When did you begin working in interior design?
While working with Wanders, I spent five years concentrating on products. Then I was appointed artistic director and worked alongside him overseeing the entire creative approach of the practice. I also began carrying out interior design projects for hotels and brand communication. We’re now working on hotels like the Mondrian in Doha, where we have drawn inspiration from a range of elements including Arab geometric patterns, giant columns adorned with golden eggs, a flowered “tree of life”, a video installation based on the flight of a falcon, a giant narghile, carpet with geometric motifs, decorated windows, ceramics and mosaics.
What did Marcel Wanders teach you?
With his multidisciplinary creative mind, Marcel opened my eyes to fresh perspectives, and this wide-ranging vision has shaped me enormously. What I love about my work is its variety. I feel a need for cultural diversity, for different methods and approaches. Marcel’s vision of the world fulfilled this need. He always finds different ways of delivering value to a company and enriching relationships enormously.
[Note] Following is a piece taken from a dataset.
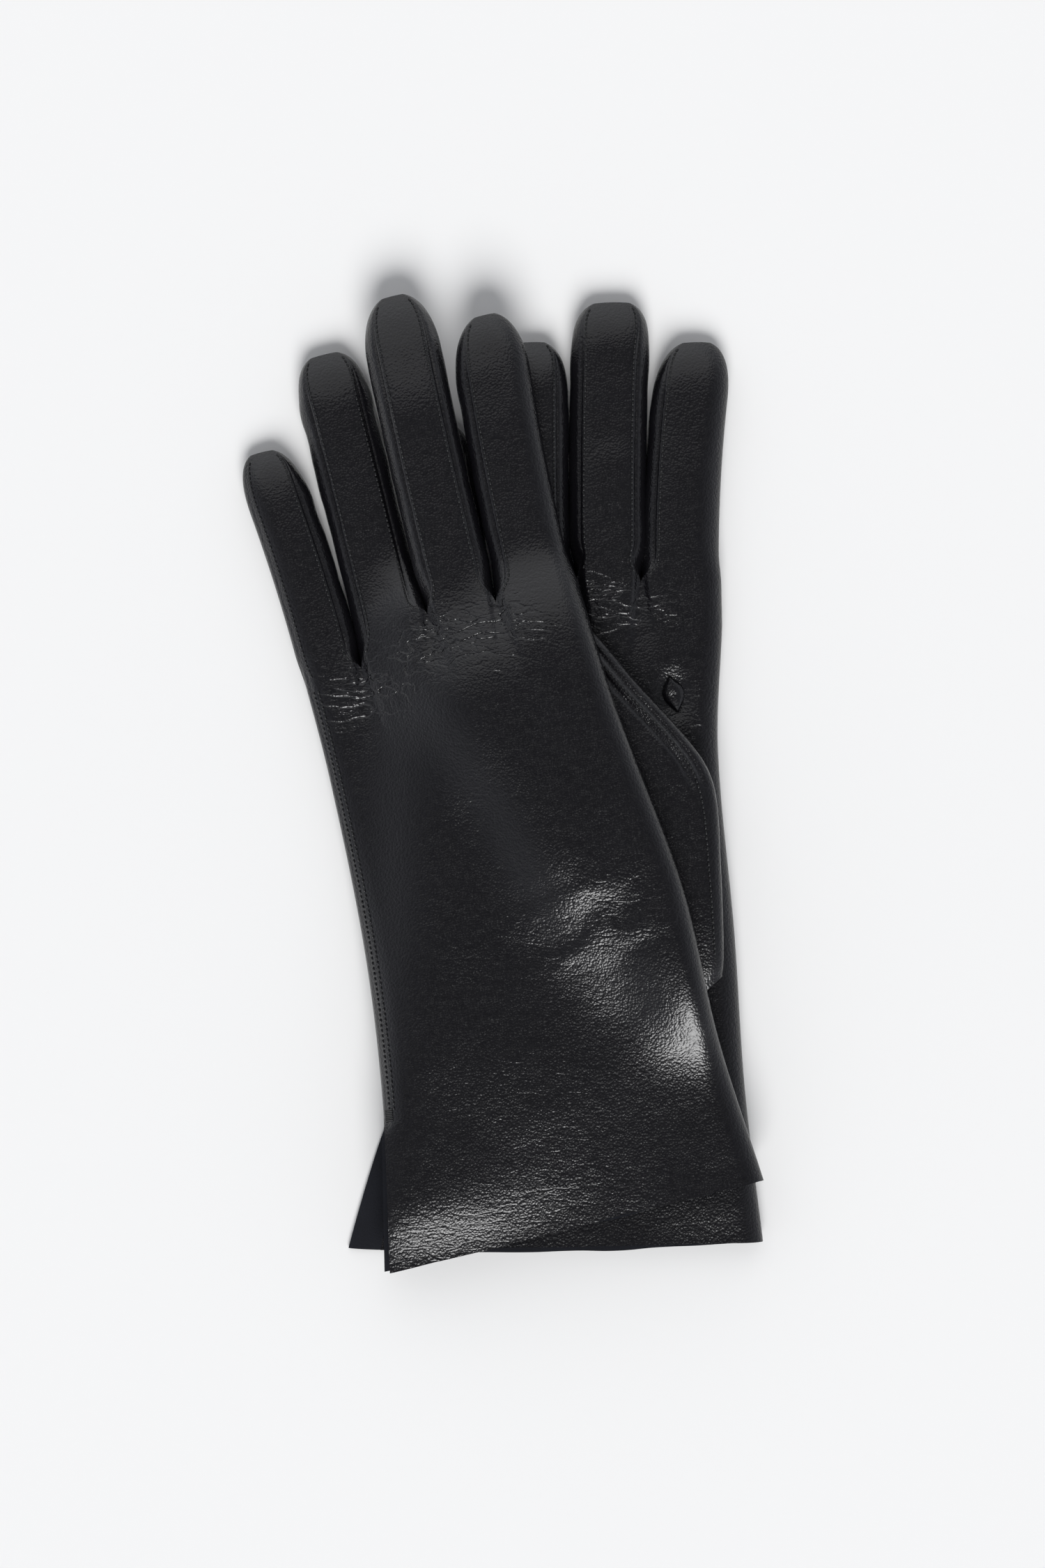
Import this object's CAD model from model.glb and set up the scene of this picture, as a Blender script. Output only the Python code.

The son of diplomats, Gabriele Chiave was born in Metz, France in 1978 and spent the first nine years of his life and adolescence hopping from one country and city to another, from Dakar to Caracas, from Buenos Aires to Milan and Rome. In Rome he completed his French baccalaureate diploma, then attended a 3-year Industrial Design course at IED in Milan. Over the following 5 years he worked as an external collaborator on major projects for Emergency, Rotari, Epson, Toshiba and Pirelli. Some of his most significant professional experiences include collaborations with Marc Sadler’s studio and with renowned Italian design firms such as Alessi (he was involved in organising 7 workshops coordinated by LPWK/Alessi), Dainese, Foscarini and Serralunga. In 2007 he joined Marcel Wanders’ practice as head of the design team, working alongside Marcel Wanders and Karin Krautgartner, as supervisor of all product design and interior design projects, and as art director for a series of prestigious brands. A lover of art, jazz and travel, Gabriele Chiave explores new horizons for both work and passion.